▶ _AVAILABLE DATA_
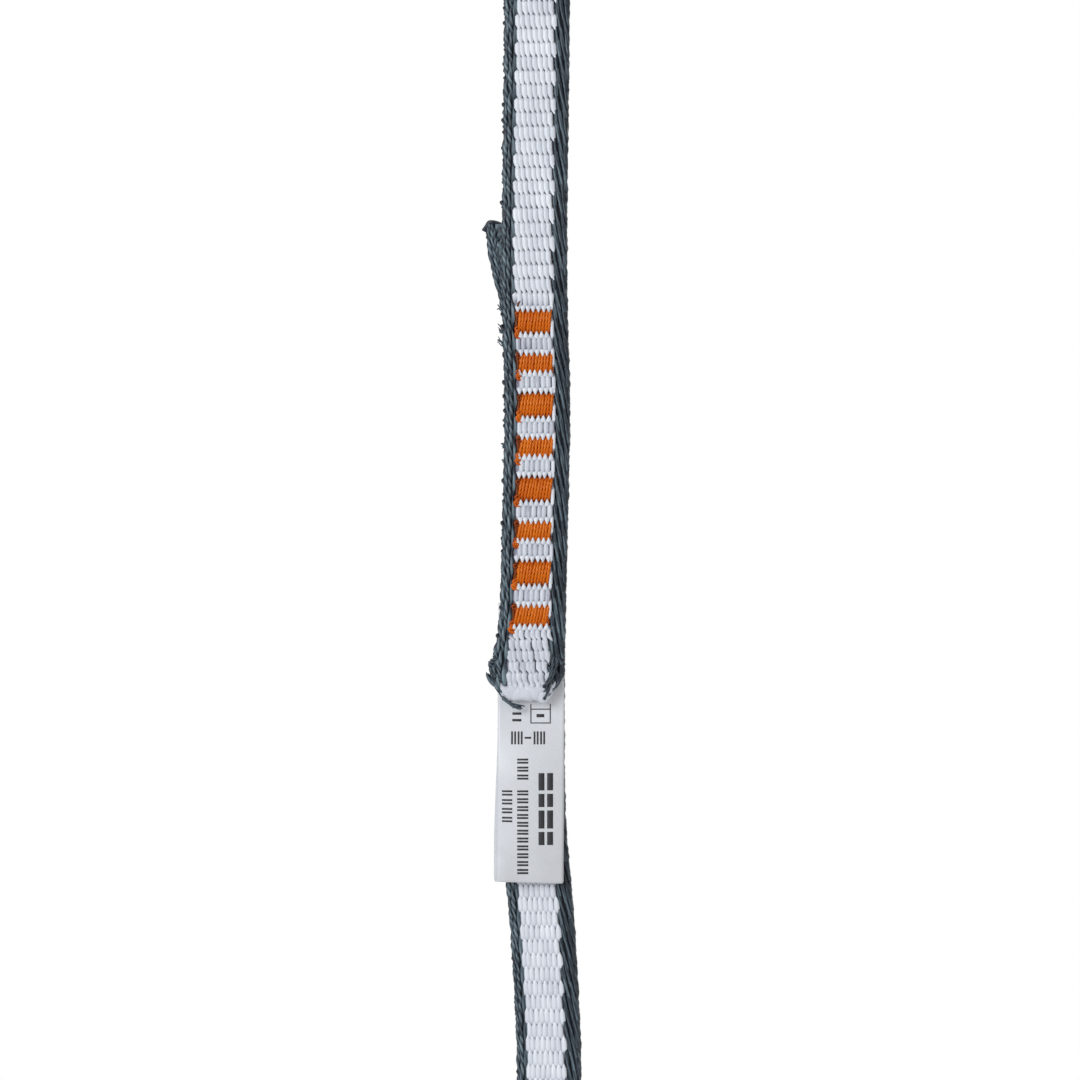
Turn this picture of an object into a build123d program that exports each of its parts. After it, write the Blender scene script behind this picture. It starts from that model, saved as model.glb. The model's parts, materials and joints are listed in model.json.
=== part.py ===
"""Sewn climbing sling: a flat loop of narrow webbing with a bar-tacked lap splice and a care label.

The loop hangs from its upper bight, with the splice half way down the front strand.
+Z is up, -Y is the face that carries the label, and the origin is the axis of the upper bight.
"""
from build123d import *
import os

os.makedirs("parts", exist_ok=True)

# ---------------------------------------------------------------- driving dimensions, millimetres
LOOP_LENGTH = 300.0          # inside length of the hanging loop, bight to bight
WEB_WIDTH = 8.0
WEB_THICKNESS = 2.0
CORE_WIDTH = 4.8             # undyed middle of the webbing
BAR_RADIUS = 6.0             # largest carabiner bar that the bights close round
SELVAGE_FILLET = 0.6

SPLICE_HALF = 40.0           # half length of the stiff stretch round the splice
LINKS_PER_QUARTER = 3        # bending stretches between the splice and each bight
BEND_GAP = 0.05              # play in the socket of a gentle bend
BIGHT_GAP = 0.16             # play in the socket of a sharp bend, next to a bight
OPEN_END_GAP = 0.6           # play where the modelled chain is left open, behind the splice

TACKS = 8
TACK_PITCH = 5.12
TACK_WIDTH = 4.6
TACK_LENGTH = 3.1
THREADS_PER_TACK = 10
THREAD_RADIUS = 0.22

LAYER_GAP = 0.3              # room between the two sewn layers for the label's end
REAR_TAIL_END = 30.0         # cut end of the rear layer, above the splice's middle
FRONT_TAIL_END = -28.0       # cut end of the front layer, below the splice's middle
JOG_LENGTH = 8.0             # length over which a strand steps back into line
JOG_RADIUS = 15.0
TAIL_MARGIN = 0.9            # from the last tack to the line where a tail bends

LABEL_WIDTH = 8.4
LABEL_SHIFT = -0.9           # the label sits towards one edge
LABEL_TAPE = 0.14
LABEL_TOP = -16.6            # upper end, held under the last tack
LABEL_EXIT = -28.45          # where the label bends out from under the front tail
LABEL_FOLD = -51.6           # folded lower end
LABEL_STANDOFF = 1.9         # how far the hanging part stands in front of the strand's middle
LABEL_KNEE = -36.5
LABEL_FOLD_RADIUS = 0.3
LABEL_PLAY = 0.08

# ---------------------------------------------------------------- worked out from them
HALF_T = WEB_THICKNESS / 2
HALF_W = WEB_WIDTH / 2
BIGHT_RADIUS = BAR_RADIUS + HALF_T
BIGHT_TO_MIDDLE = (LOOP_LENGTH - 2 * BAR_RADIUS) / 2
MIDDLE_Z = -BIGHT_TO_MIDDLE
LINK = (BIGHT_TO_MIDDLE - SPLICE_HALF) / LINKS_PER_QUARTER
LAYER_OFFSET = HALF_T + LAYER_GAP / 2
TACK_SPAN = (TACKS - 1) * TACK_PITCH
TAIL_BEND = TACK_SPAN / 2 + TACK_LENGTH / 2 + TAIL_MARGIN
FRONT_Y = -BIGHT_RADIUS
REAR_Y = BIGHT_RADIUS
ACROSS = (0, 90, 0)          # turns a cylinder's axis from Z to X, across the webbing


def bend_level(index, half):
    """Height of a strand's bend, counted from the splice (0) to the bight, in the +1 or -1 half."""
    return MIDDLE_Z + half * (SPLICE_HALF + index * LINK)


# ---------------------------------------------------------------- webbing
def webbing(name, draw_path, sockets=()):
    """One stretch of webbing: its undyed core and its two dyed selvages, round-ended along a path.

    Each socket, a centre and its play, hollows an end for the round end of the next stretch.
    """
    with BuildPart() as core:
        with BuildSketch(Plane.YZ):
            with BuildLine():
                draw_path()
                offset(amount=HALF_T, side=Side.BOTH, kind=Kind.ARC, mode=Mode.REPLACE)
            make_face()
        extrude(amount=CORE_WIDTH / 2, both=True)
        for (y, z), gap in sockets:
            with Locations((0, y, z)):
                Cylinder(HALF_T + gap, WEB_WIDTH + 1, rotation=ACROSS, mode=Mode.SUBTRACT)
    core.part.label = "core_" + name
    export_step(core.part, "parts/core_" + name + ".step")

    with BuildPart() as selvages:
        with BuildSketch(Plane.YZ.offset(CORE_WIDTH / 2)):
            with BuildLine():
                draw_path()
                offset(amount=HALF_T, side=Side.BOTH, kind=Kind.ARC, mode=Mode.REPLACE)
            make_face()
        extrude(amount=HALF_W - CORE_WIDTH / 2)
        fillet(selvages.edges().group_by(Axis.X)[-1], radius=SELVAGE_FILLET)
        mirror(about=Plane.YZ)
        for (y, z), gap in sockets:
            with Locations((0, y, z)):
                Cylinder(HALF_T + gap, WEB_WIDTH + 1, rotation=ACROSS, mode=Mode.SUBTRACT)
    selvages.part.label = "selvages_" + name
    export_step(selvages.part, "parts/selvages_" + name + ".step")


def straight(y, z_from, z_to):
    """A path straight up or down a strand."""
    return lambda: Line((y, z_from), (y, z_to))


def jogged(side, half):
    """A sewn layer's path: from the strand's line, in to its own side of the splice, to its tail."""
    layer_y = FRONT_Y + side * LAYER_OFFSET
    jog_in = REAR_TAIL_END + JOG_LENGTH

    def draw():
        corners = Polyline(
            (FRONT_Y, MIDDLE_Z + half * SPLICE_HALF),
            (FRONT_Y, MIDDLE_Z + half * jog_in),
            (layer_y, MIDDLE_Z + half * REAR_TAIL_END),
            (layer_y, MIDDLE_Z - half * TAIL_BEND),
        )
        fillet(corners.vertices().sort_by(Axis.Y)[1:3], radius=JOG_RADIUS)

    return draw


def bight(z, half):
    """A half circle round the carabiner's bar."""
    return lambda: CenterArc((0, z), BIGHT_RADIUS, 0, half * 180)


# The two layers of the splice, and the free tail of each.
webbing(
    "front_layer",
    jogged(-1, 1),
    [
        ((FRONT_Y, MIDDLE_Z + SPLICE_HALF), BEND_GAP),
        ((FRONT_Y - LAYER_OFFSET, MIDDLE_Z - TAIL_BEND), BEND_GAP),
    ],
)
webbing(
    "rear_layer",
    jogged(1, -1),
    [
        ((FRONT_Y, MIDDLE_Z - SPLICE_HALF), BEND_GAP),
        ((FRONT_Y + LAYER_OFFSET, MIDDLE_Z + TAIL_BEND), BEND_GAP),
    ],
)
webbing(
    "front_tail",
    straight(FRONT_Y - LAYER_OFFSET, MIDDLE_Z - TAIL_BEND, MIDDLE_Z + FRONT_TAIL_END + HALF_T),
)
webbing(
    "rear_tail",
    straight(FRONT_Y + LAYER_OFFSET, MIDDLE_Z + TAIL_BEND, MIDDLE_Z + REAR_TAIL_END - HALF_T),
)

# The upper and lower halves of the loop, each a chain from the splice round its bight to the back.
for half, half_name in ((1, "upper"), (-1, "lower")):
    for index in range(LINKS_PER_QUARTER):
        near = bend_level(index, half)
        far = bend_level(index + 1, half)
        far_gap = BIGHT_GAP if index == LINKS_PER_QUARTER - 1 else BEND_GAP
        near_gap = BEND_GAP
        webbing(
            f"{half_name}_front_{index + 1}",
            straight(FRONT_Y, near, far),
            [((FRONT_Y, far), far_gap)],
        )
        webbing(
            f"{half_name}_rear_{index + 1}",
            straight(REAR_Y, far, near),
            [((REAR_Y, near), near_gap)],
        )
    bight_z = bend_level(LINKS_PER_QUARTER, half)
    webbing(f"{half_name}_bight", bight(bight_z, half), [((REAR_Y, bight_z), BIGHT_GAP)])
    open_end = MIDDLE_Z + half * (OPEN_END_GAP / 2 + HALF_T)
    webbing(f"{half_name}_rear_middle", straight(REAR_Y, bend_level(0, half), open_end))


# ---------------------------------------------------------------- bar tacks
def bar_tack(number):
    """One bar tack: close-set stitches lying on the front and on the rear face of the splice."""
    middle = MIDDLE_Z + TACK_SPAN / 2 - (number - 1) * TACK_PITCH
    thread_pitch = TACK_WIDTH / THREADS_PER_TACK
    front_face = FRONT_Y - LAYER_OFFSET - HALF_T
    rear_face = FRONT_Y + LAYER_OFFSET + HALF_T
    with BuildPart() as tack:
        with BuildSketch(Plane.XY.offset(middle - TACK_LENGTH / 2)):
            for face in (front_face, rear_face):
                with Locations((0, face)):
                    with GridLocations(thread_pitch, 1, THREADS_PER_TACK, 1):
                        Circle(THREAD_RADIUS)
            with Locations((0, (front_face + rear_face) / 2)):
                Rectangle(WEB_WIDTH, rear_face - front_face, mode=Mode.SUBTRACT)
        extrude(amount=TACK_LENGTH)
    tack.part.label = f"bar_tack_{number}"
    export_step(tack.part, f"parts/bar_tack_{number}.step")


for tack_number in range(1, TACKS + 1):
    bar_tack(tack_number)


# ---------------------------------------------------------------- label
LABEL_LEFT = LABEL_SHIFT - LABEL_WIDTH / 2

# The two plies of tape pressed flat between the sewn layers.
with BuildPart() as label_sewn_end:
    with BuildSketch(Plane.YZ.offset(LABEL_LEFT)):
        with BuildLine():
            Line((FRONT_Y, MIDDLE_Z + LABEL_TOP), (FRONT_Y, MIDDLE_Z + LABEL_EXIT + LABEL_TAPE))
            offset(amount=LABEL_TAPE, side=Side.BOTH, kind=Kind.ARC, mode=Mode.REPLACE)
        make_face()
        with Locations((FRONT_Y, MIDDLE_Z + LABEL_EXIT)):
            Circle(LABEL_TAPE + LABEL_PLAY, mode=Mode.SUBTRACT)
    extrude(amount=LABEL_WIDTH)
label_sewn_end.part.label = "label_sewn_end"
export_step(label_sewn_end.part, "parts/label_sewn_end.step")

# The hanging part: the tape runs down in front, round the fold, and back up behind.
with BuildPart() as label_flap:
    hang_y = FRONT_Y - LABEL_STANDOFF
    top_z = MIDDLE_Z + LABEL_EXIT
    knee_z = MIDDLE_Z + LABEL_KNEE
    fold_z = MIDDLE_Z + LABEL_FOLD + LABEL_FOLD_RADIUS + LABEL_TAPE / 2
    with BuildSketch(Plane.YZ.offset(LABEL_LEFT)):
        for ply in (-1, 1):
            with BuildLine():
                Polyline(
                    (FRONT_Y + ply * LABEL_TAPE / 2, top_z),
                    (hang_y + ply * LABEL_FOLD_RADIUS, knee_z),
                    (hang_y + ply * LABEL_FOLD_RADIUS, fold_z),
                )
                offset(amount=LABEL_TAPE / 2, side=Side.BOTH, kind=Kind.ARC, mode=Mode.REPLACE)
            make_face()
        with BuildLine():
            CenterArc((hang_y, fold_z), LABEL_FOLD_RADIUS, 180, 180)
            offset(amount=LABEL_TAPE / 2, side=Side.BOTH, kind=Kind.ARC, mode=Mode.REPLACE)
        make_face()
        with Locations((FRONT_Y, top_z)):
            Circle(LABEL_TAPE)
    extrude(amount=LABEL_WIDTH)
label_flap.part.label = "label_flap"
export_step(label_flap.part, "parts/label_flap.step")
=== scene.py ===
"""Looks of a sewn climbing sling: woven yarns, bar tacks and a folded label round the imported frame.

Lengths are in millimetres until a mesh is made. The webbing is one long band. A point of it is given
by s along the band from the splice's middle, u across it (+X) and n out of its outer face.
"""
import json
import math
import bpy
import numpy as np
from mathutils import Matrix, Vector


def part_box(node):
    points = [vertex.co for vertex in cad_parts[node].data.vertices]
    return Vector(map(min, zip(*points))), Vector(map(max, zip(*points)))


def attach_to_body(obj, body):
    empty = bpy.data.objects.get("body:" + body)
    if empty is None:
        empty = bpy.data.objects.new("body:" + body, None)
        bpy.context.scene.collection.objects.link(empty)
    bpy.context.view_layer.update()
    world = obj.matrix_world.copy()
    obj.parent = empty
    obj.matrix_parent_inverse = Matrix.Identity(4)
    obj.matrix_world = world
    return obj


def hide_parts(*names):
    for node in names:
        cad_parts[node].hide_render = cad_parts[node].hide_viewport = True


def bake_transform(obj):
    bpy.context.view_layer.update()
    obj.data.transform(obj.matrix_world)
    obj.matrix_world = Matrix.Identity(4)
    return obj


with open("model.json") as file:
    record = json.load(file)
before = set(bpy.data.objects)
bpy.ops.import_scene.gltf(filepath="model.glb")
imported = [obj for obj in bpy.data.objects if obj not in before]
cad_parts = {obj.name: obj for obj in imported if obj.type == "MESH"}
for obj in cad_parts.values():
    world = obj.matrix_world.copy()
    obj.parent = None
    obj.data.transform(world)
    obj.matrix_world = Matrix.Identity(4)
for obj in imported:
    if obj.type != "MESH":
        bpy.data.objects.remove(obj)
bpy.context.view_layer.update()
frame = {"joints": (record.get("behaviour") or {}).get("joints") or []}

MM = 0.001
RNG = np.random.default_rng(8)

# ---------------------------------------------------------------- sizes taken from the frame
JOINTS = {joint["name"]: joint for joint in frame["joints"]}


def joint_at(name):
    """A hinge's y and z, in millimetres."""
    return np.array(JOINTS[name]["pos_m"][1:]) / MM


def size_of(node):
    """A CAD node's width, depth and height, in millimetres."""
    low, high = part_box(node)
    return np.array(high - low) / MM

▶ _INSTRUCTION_
Exactly reproduce the stretch from the line with "points = [vertex.co" through the line with "obj.data.transform(world)", including both ends and nothing else.

▶ _CORRECT RESPONSE_
    points = [vertex.co for vertex in cad_parts[node].data.vertices]
    return Vector(map(min, zip(*points))), Vector(map(max, zip(*points)))


def attach_to_body(obj, body):
    empty = bpy.data.objects.get("body:" + body)
    if empty is None:
        empty = bpy.data.objects.new("body:" + body, None)
        bpy.context.scene.collection.objects.link(empty)
    bpy.context.view_layer.update()
    world = obj.matrix_world.copy()
    obj.parent = empty
    obj.matrix_parent_inverse = Matrix.Identity(4)
    obj.matrix_world = world
    return obj


def hide_parts(*names):
    for node in names:
        cad_parts[node].hide_render = cad_parts[node].hide_viewport = True


def bake_transform(obj):
    bpy.context.view_layer.update()
    obj.data.transform(obj.matrix_world)
    obj.matrix_world = Matrix.Identity(4)
    return obj


with open("model.json") as file:
    record = json.load(file)
before = set(bpy.data.objects)
bpy.ops.import_scene.gltf(filepath="model.glb")
imported = [obj for obj in bpy.data.objects if obj not in before]
cad_parts = {obj.name: obj for obj in imported if obj.type == "MESH"}
for obj in cad_parts.values():
    world = obj.matrix_world.copy()
    obj.parent = None
    obj.data.transform(world)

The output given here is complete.